Ratio vs. Obiter: Ratio - The operative legal conclusion is that where section 153C(1) (first proviso) is attracted, the date of receipt of seized material/search records by the jurisdictional AO of the non-searched person determines the initiation of 153C proceedings, and any assessment for years covered by that block made under section 143(3) is invalid (non-est in law). Obiter - Observations regarding comparative legislative intent or theoretical concerns about post-search incriminating material were not treated as binding dicta but were noted in the context of addressing Revenue's submissions.
Conclusions: The Tribunal upheld the lower authority's decision quashing the section 143(3) assessment as non-est because the assessment year in question fell within the period covered by section 153C proceedings initiated from the date of receipt of search records. The assessment should have been finalized under section 153C.
Issue 2: Effect of pendency of Revenue's higher-forum remedies on appellate determination
Legal framework: The appellate process requires the Tribunal/CIT(A) to decide appeals on the legal and factual record before it. The mere existence of pending higher-forum filings by a party does not automatically stay or nullify the appellate authority's duty to decide issues within its jurisdiction unless a statutory stay/waiver or court order dictates otherwise.
Precedent treatment: The Tribunal referred to established administrative principles that appellate adjudication proceeds notwithstanding the filing or contemplated filing of remedies in higher courts, unless staying orders or specific legal impediments exist. The lower authority's reliance upon prevailing precedents interpreting section 153C was not displaced merely because the Revenue had intentions to file SLPs or review petitions in superior courts.

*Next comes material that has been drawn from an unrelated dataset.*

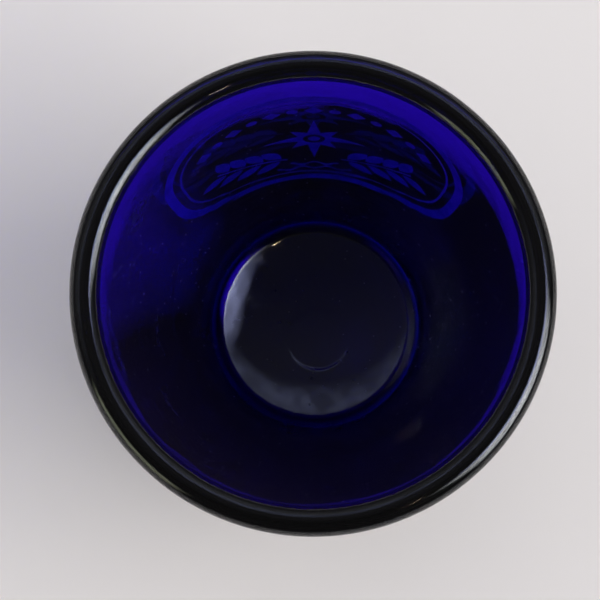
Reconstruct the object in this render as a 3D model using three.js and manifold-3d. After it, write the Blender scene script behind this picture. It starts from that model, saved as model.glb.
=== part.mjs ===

Interpretation and reasoning: The Tribunal reasoned that the pendency or proposed institution of higher-forum proceedings does not, ipso facto, postpone or prevent adjudication of the appeal before it. The correctness of the decision under section 153C must be determined on the basis of existing statutory interpretation and binding/precedential decisions available to the adjudicating authority at the time of hearing. Allowing a unilateral procedural delay because one party seeks further remedies would frustrate finality and undermine statutory adjudicatory timelines.
Ratio vs. Obiter: Ratio - The Tribunal concluded that pending or intended higher-court filings by the Revenue do not justify sustaining an assessment that is otherwise invalid under section 153C; appellate bodies are entitled to decide on the basis of current law and precedents. Obiter - The remark that higher-forum outcomes could alter future positions was noted but did not affect the present determination.
Conclusions: The Tribunal upheld the CIT(A)'s quashing of the section 143(3) assessment despite the Revenue's stated intention to seek remedies in higher courts. The pendency of or intention to file SLPs/reviews did not stay or retroactively validate the impugned assessment.
Cross-references and Practical Consequences
Where section 153C is attracted under the first proviso, assessable years encompassed by the seized material must be assessed via section 153C procedure; assessments finalized under section 143(3) for those years are vulnerable to being declared non-est. Pending higher-court remedies by Revenue do not automatically preserve such assessments; appellate authorities may decide on the existing legal position. The Tribunal dismissed the Revenue's appeal accordingly.